==== Exercise inputs
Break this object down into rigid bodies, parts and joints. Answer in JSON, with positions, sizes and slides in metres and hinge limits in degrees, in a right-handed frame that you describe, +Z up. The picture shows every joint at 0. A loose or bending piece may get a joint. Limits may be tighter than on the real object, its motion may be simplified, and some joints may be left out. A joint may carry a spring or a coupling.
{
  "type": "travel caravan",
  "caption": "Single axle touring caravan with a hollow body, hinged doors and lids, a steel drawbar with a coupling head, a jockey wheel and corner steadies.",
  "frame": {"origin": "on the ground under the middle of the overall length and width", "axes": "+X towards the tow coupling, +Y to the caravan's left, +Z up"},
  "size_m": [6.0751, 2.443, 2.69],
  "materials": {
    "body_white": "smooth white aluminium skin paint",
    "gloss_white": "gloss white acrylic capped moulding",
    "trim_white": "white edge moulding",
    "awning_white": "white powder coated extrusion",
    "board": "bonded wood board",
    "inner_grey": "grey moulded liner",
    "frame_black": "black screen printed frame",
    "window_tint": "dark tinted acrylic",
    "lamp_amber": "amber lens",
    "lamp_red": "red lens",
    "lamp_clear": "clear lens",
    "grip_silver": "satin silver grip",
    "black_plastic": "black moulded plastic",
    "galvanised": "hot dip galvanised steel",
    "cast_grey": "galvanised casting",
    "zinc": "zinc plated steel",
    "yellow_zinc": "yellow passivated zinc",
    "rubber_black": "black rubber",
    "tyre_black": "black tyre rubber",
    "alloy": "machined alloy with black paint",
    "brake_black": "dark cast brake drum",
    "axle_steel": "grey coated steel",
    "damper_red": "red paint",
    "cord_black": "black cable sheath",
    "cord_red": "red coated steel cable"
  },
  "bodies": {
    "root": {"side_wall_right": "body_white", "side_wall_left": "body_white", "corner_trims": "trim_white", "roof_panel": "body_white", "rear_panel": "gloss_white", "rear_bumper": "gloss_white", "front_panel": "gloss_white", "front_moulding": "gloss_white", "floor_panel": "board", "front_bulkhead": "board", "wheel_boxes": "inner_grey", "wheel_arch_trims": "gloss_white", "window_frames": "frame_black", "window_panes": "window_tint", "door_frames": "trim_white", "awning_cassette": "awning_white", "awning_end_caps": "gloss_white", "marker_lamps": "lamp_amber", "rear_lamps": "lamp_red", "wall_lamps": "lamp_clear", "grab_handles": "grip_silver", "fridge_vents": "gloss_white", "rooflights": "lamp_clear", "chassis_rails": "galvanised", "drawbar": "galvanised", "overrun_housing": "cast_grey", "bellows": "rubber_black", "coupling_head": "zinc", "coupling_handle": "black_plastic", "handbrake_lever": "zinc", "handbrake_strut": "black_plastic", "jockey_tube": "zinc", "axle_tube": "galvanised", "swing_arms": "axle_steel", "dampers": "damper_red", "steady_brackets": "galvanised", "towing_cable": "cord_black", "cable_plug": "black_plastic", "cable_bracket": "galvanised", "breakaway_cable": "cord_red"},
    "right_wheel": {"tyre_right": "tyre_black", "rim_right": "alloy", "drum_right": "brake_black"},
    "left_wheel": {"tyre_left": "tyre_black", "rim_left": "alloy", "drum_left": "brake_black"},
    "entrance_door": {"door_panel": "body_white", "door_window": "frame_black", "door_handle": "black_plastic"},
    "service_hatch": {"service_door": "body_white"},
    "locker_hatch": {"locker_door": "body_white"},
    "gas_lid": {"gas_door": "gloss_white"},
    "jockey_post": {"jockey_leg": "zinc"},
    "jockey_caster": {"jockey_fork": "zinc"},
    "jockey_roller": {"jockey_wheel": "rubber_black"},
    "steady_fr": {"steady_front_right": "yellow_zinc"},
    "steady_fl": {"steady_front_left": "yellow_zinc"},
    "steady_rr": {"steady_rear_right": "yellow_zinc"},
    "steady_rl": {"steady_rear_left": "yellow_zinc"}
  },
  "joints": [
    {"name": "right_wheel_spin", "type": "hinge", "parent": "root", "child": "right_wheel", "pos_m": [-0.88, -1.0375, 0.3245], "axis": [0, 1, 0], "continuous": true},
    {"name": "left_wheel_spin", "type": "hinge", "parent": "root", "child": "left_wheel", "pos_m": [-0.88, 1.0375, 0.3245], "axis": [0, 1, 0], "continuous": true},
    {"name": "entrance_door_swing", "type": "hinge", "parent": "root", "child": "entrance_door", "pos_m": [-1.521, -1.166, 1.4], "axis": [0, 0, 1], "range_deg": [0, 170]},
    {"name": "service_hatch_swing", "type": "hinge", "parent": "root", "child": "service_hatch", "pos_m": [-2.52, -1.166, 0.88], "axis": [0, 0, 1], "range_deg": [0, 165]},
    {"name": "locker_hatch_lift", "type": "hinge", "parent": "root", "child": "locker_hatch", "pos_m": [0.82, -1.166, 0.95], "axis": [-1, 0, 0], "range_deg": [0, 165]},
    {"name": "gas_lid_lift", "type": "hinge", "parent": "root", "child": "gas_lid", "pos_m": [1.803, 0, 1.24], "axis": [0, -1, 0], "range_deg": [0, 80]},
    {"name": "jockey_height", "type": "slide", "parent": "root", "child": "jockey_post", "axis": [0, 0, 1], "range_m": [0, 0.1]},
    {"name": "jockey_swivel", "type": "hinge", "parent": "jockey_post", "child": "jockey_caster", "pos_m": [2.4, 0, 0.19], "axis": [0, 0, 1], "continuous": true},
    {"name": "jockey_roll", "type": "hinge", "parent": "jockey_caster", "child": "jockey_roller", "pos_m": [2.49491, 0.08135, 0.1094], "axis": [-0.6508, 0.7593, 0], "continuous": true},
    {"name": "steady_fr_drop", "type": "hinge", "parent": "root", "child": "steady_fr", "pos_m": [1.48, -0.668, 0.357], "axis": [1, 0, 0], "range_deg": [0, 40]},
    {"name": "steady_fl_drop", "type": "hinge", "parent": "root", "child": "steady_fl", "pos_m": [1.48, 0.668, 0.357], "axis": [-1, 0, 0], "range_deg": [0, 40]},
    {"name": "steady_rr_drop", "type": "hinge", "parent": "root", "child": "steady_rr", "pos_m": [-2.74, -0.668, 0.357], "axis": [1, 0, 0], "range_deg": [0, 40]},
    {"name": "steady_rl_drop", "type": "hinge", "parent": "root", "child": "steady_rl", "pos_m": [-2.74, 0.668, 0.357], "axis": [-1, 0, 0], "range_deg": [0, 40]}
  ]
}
========
==== Exercise inputs
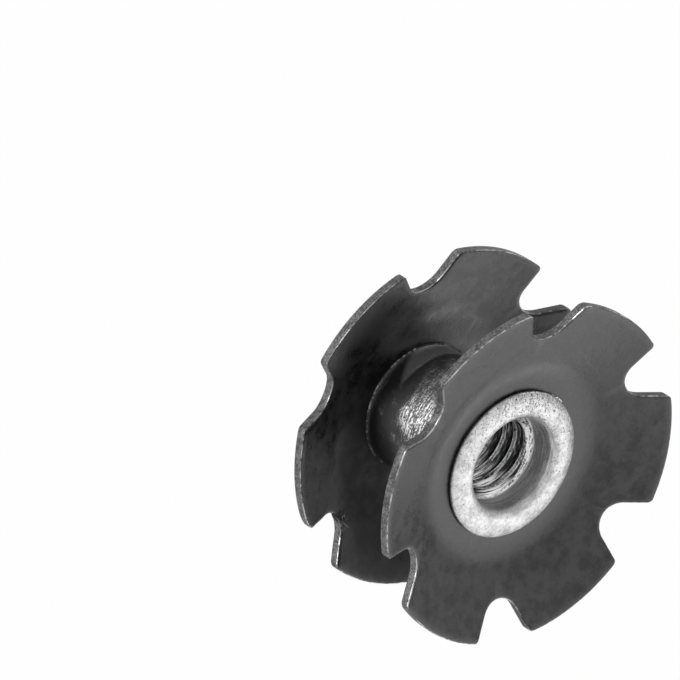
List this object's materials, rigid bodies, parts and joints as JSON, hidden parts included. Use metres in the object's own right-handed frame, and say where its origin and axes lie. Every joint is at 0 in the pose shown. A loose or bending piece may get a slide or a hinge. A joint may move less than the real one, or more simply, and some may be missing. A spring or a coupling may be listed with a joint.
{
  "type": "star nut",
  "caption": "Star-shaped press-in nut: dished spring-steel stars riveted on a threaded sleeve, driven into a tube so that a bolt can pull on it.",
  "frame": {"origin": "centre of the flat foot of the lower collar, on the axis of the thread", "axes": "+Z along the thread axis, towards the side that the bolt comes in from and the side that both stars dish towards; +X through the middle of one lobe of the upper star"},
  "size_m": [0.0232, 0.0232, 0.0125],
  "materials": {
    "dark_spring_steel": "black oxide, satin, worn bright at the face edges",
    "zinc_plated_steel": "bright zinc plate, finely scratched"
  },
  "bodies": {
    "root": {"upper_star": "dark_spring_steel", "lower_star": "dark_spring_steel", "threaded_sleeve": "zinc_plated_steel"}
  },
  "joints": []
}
========
==== Exercise inputs
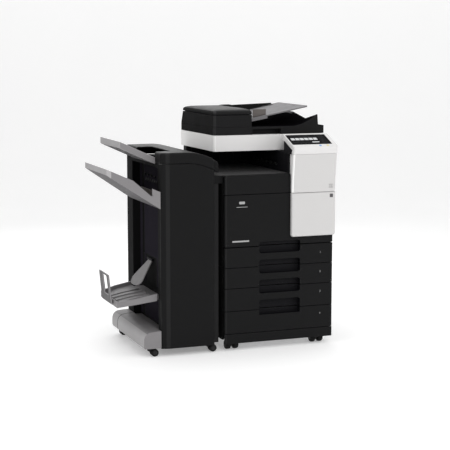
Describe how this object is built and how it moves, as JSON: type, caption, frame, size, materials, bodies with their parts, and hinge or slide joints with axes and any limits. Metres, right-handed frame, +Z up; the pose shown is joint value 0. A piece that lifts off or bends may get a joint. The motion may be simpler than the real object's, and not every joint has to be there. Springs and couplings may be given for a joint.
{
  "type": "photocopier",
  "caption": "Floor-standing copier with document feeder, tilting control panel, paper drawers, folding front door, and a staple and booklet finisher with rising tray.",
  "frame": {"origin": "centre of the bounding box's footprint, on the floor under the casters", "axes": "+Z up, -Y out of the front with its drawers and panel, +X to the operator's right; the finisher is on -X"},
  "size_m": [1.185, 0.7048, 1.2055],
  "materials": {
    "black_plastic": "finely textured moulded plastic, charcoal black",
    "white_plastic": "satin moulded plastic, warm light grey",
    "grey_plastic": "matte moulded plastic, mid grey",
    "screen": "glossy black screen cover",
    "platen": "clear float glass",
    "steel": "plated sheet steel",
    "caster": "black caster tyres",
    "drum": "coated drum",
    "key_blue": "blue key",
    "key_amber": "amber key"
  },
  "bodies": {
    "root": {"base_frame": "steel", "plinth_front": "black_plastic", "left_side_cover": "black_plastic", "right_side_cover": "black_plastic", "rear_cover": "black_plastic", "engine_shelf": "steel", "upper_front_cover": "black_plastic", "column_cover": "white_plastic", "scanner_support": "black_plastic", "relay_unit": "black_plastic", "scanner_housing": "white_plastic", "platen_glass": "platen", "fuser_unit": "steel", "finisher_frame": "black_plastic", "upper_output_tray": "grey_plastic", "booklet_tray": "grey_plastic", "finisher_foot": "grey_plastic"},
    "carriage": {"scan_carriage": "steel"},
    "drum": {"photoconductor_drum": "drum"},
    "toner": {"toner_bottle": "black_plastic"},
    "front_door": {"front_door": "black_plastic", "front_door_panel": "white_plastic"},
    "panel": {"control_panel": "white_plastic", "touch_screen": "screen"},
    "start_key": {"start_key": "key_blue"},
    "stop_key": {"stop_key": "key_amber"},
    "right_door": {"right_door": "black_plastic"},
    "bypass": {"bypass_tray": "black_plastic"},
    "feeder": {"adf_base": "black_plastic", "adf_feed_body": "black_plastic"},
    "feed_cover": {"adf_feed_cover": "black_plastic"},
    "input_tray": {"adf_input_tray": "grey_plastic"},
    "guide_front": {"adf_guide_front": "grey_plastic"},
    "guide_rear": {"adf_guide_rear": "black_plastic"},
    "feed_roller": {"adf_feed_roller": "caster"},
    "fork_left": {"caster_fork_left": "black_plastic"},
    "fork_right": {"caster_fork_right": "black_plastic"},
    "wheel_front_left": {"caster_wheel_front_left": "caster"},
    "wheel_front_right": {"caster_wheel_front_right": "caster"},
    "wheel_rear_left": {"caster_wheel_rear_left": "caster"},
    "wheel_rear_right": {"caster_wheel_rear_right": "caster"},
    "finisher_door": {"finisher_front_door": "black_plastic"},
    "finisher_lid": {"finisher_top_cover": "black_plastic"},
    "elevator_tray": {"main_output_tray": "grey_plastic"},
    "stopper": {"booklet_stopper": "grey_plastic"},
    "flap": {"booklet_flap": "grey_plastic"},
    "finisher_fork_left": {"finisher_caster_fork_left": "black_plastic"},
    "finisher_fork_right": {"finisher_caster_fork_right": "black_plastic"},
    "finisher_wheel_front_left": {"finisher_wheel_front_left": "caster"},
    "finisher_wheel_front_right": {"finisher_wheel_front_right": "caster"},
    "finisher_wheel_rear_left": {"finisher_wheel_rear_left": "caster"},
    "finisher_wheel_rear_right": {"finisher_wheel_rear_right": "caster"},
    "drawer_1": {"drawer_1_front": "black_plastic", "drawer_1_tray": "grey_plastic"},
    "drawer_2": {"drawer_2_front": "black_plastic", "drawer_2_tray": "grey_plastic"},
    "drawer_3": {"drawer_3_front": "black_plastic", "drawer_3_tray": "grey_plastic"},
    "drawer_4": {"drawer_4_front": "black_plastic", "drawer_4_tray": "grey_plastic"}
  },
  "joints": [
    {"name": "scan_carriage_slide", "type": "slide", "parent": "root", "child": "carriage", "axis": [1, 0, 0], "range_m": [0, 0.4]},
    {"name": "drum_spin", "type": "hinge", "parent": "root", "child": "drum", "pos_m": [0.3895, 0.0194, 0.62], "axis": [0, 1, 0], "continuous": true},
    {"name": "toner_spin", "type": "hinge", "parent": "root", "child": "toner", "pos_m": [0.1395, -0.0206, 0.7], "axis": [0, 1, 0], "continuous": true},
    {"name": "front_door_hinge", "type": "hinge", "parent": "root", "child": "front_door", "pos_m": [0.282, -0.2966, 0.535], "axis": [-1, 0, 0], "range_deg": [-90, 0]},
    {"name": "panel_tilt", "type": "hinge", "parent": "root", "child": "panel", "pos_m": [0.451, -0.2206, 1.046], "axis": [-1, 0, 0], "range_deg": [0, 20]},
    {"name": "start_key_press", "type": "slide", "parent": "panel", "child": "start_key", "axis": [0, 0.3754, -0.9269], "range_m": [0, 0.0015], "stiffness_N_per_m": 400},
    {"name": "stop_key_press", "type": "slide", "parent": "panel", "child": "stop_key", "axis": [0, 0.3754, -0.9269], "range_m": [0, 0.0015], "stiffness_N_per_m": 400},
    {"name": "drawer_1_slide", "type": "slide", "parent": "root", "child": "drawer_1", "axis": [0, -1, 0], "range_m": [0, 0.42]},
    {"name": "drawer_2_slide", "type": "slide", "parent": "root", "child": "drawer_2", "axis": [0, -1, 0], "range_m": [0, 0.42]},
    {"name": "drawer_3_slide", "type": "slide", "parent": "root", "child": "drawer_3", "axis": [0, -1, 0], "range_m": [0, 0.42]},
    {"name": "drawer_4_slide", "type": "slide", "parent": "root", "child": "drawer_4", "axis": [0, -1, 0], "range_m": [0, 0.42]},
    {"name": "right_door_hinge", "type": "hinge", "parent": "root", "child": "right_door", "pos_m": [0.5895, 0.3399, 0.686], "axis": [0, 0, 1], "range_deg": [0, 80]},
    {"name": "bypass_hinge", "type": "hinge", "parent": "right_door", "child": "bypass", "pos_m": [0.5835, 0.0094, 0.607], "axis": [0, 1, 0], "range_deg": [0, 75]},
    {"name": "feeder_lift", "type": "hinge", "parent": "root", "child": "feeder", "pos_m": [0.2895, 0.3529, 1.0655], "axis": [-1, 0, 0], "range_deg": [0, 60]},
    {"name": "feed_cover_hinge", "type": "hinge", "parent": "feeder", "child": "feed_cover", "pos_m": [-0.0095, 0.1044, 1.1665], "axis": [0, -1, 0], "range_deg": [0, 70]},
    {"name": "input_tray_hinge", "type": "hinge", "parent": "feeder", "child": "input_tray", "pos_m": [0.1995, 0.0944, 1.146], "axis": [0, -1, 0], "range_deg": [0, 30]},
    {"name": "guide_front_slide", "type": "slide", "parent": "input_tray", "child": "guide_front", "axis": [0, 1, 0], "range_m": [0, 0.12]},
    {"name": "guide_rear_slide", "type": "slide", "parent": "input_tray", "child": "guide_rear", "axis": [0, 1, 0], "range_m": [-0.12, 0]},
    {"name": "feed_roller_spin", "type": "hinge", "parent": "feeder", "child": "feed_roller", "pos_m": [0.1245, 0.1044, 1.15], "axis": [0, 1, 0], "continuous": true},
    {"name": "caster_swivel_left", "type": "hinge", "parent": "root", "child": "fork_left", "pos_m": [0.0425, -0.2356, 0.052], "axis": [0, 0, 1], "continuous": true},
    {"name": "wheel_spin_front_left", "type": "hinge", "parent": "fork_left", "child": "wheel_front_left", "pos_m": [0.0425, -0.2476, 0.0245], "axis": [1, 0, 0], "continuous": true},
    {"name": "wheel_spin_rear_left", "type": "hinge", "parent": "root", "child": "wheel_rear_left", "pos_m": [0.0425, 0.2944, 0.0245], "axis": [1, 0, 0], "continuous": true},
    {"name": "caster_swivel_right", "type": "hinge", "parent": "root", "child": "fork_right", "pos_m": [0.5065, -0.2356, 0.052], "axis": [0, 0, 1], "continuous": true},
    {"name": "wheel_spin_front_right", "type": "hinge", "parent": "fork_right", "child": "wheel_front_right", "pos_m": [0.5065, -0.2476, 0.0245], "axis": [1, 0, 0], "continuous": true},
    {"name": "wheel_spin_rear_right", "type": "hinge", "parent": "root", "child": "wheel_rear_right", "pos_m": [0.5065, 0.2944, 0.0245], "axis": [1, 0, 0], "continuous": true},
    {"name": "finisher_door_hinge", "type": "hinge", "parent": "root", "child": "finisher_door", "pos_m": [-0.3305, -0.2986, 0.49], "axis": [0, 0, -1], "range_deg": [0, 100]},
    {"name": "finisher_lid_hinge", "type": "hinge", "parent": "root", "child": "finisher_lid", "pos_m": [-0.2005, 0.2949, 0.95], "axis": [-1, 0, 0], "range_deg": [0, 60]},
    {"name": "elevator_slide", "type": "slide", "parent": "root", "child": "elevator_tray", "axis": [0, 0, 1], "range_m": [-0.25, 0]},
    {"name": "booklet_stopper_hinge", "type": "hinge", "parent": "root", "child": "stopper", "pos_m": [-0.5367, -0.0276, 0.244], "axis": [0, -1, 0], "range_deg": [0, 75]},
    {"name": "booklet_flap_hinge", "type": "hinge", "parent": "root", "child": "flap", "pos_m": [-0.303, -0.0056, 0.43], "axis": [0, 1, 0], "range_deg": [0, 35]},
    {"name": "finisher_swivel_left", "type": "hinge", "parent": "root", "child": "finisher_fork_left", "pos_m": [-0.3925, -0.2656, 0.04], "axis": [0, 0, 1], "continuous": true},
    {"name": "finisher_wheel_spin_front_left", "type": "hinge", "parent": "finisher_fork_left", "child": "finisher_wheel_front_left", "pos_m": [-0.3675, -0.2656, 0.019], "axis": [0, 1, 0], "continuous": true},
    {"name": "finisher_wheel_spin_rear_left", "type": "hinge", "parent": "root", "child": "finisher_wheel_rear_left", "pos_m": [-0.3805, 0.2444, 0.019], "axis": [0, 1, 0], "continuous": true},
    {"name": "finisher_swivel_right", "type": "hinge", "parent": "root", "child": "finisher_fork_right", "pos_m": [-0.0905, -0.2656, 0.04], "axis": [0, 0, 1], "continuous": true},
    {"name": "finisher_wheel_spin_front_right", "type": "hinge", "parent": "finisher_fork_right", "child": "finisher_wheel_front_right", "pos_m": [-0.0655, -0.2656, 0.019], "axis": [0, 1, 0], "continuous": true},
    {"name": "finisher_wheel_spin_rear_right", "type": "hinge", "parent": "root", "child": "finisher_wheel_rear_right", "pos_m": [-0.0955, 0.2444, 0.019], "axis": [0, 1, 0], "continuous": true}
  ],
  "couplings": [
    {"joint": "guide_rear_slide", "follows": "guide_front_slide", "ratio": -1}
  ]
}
========
■ Stated task ■
Gather every line containing the word "pose" and copy it.

■ Result of this exercise ■
List this object's materials, rigid bodies, parts and joints as JSON, hidden parts included. Use metres in the object's own right-handed frame, and say where its origin and axes lie. Every joint is at 0 in the pose shown. A loose or bending piece may get a slide or a hinge. A joint may move less than the real one, or more simply, and some may be missing. A spring or a coupling may be listed with a joint.
Describe how this object is built and how it moves, as JSON: type, caption, frame, size, materials, bodies with their parts, and hinge or slide joints with axes and any limits. Metres, right-handed frame, +Z up; the pose shown is joint value 0. A piece that lifts off or bends may get a joint. The motion may be simpler than the real object's, and not every joint has to be there. Springs and couplings may be given for a joint.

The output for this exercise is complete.